Tagore writes in one of his essays: "That religion, though not infrequently administered as opiate of the people, did not always originate as such, is often ignored by thinkers whose intellectual bias inclines them to a purely materialist interpretation of social phenomena..." I believe that anglophone radical intellectual culture in this country has long suffered from such a bias, with political consequences for itself which it itself cannot comprehend within its adopted paradigm.
When it comes to the future, walking "backwards like crabs" is hardly my picture of it. It may be the caricature of a certain kind of Western conservative. (I do not know whose quotation it is and who it is speaking to.) My picture of time is utterly different from that of most "progressives" or apostles of progress. Time is linear only if one is able to see just an arbitrary chord of the circular/cyclical/spherical pattern one is a part of. Even Marx, progressive if ever there was one, had to admit in the18th Brumaire that events, ideas and personalities recur throughout history.
To me revolution is an event in linear calendar time only at the most superficial level. When you look deeper there is inevitably an element of "the eternal return" in it, a paradise regained (howsoever ephemerally) for many. There is a deep sense of "coming full circle" as it were.

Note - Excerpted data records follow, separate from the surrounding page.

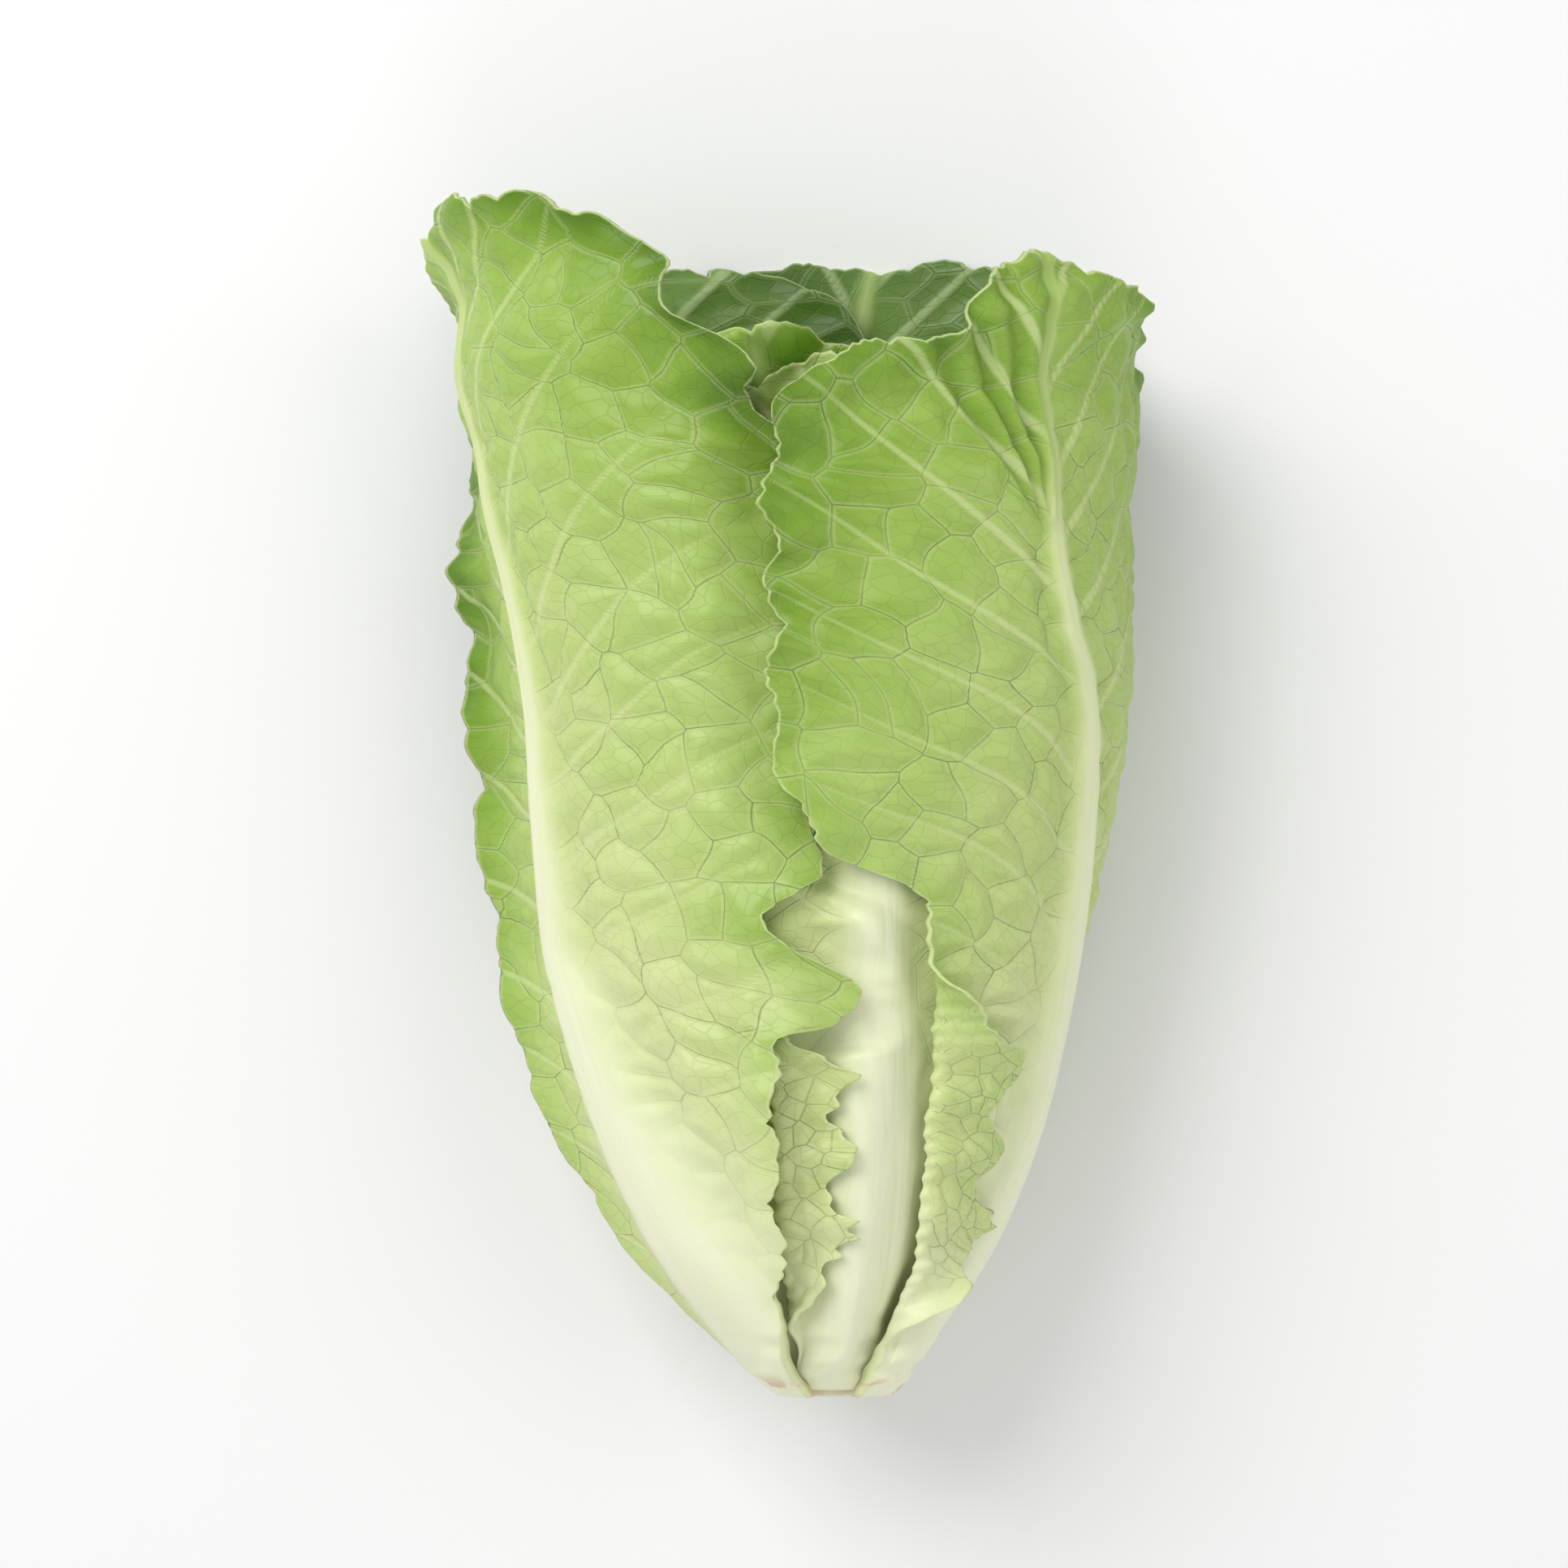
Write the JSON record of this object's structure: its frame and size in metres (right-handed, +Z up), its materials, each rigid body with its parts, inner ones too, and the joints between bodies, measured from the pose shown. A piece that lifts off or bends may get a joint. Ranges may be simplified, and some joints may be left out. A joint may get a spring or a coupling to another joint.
{
  "type": "romaine heart",
  "caption": "Romaine heart lying on its back: long waved green leaves with broad pale ribs, wrapped round a short stem cut flat at the foot.",
  "frame": {"origin": "on the surface that the heart lies on, under the middle of its bounding box", "axes": "+Y along the heart from the cut stem to the leaf tips, +Z up from the surface, +X to the right of a viewer who looks down at it with the tips away from them"},
  "size_m": [0.1794, 0.2984, 0.1026],
  "materials": {
    "outer_leaf": "satin waxy green leaf with a pale cream rib",
    "inner_leaf": "satin pale yellow-green leaf with a cream rib",
    "stem": "moist cream flesh, with a cut foot that browns at its edge"
  },
  "bodies": {
    "root": {"stem": "stem", "leaf_01": "outer_leaf", "leaf_02": "outer_leaf", "leaf_03": "outer_leaf", "leaf_04": "outer_leaf", "leaf_05": "outer_leaf", "leaf_06": "outer_leaf", "leaf_07": "outer_leaf", "leaf_08": "inner_leaf", "leaf_09": "inner_leaf", "leaf_10": "inner_leaf", "leaf_11": "inner_leaf", "leaf_12": "inner_leaf", "leaf_13": "inner_leaf", "leaf_14": "inner_leaf", "leaf_15": "inner_leaf"}
  },
  "joints": []
}
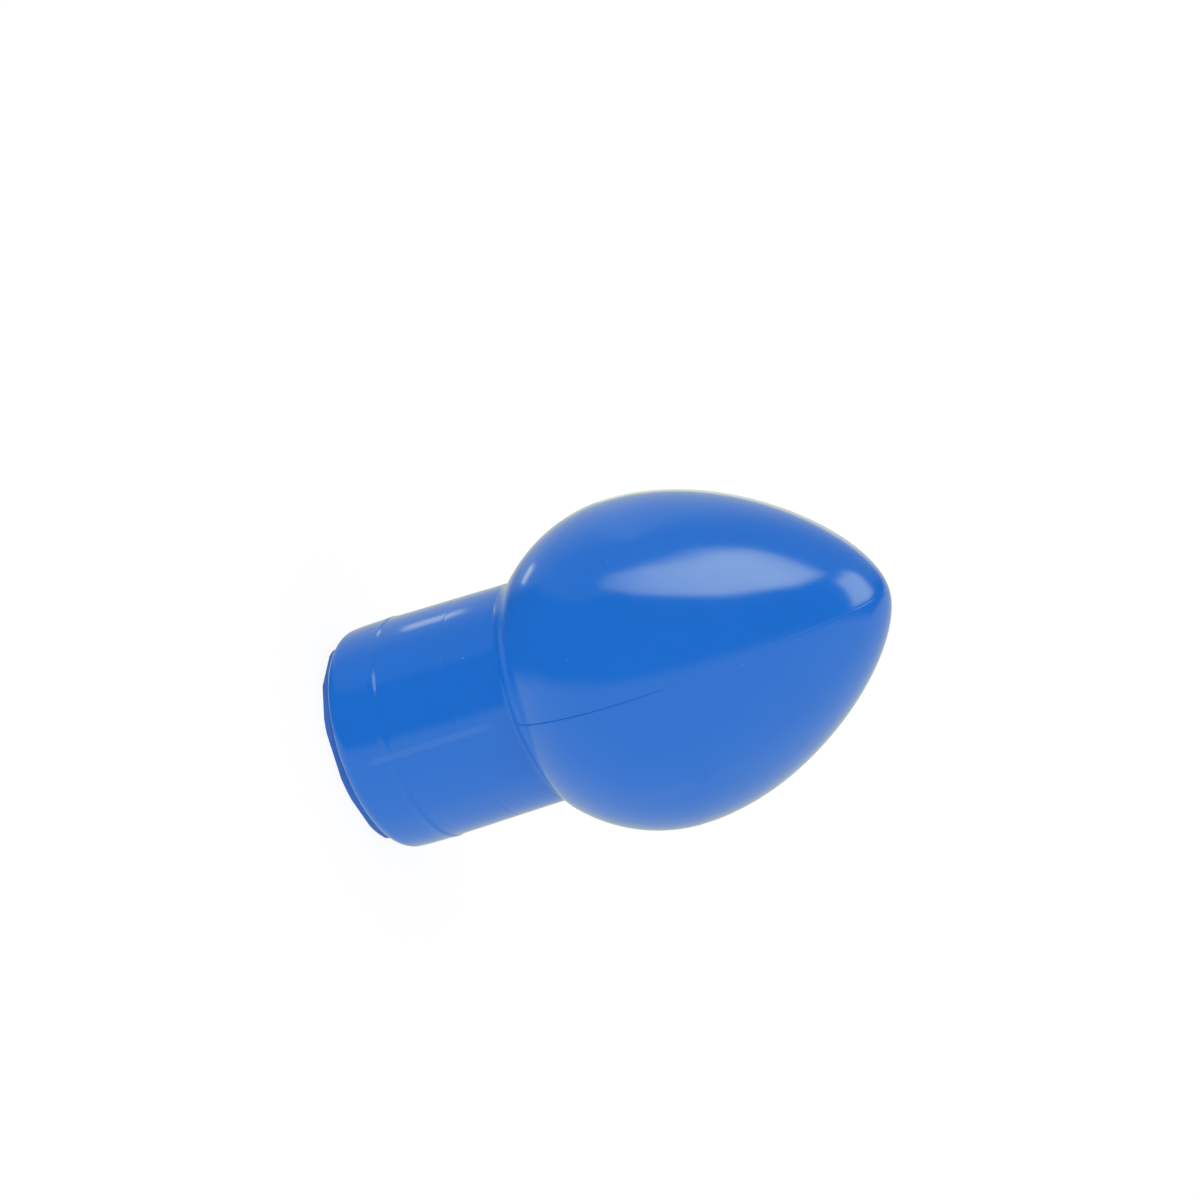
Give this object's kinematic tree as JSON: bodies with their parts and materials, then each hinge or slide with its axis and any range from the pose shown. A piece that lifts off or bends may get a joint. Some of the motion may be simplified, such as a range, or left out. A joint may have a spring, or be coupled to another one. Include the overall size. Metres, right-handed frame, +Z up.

"One must go forward", your writer says. Of course, how else could one go? But what does going forward involve? To me it is plain that the revolution must draw its poetry not merely from the future, but as much from the past, and indeed from all time - past, present and future. It happens when, as Blake puts it, "I see the past, present and future exist all at once." In our language we would refer to "trikaal-darshan", available, in all honesty, only sub specie aeterni.
Ecologically, species extinction is near-certain today unless one has the humility to learn from the past. (Joshi starts his article, I notice, with the line from Santayana. One could think of Hegel too.) In our book, while speaking of fossil fuels, Ashish and I say that we do not think twice nowadays before consuming in a week what it took the earth millions of years to form. How long can such a state of affairs last before human society comes apart altogether? We forget so readily just how much of modern progress has been achieved unsustainably - running down the stock of non-renewable resources across the earth.
If there is to be survival a few generations from now, we would have gone thru an ecological revolution superseding the industrial one and, yes, it would mean retreating in multiple directions before taking fresh bearings for new journeys again. It would mean, as Tagore put it in his assessment of America, that modernity "retreats from the path of conquest". It would mean no less than reversing Francis Bacon's 500-year-old idea of "the conquest of nature".

Gandhi, for one, was only too clear about it - from the days of Hind Swaraaj. Unfortunately, the party he led lacked the stomach to face the real. Both in his publicly expressed divine faith and in his notion of time, Gandhi could not have been more unorthodox in the context of political modernity. He could not have been more Indian - in the pre-modern sense of the word."